WiFi is free and reliable, and there are computers and printing if you need them. Outlets are easy enough to find along the perimeter desks. Because it sits on the light rail, it is one of the most car-free-friendly study spots in the metro.

  • WiFi: Free & reliable
  • Outlets: Plentiful
  • Noise level: Moderate downstairs, Quiet upstairs
  • Cost: Free
  • Best for: long sessions, solo focus, transit-only studiers

2. Spyhouse Coffee — Northeast

Address: Northeast Minneapolis (multiple locations across the city)
Hours: Daily, morning through evening; check website for the specific branch.

Spyhouse is a local institution and a reliable answer to “where can I study with good coffee in Minneapolis.” The Northeast location in particular has the rustic, wooden, big-windowed feel that makes time disappear, with plenty of tables and a hum of conversation that sits in the productive middle ground between silent and distracting.

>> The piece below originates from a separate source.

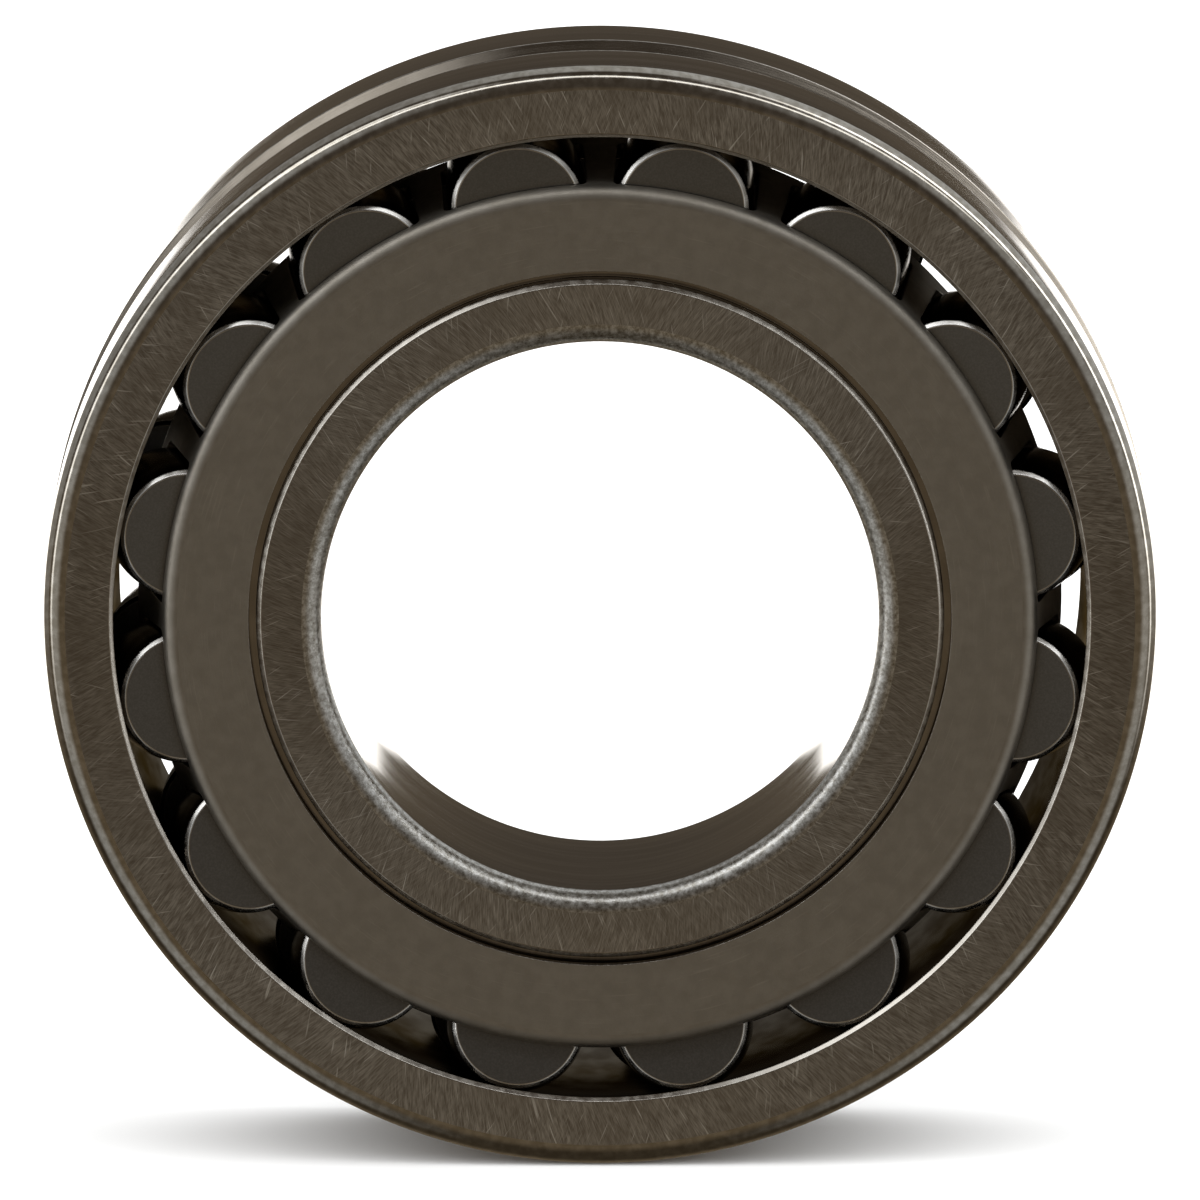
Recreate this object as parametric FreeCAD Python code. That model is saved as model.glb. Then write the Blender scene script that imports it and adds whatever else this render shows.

The coffee is genuinely excellent, which matters when you are buying a seat for two hours. The atmosphere leans creative and slightly bohemian, drawing freelancers, students and writers.

Outlets exist but get claimed quickly during peak hours, so arrive earlier if you depend on power. With several branches around downtown and the surrounding neighbourhoods, there is usually a Spyhouse within reach of wherever you are.

  • WiFi: Free & reliable
  • Outlets: Limited at peak times
  • Noise level: Moderate
  • Cost: Budget-friendly (buy a drink)
  • Best for: solo work, medium sessions, a caffeine-fuelled afternoon

3. Backstory Coffee — North Loop

Address: North Loop, Minneapolis
Hours: Daytime; check website.

Tucked into the design-forward North Loop, Backstory is a lighter, calmer alternative to the busier downtown cafés. Comfortable chairs and a bright, minimal interior make it a pleasant place to settle in for reading or writing that does not demand absolute silence.

The crowd skews toward remote workers and locals, and the vibe is unhurried. It is the kind of room where you can nurse a flat white and reread a chapter without feeling rushed out the door.

Because the North Loop is walkable and full of other amenities, it works well as a base for a longer day of errands punctuated by study blocks.

  • WiFi: Free & reliable
  • Outlets: Limited
  • Noise level: Quiet to Moderate
  • Cost: Budget-friendly
  • Best for: quiet drop-ins, reading, solo sessions

4. University of Minnesota — Wilson Library (West Bank)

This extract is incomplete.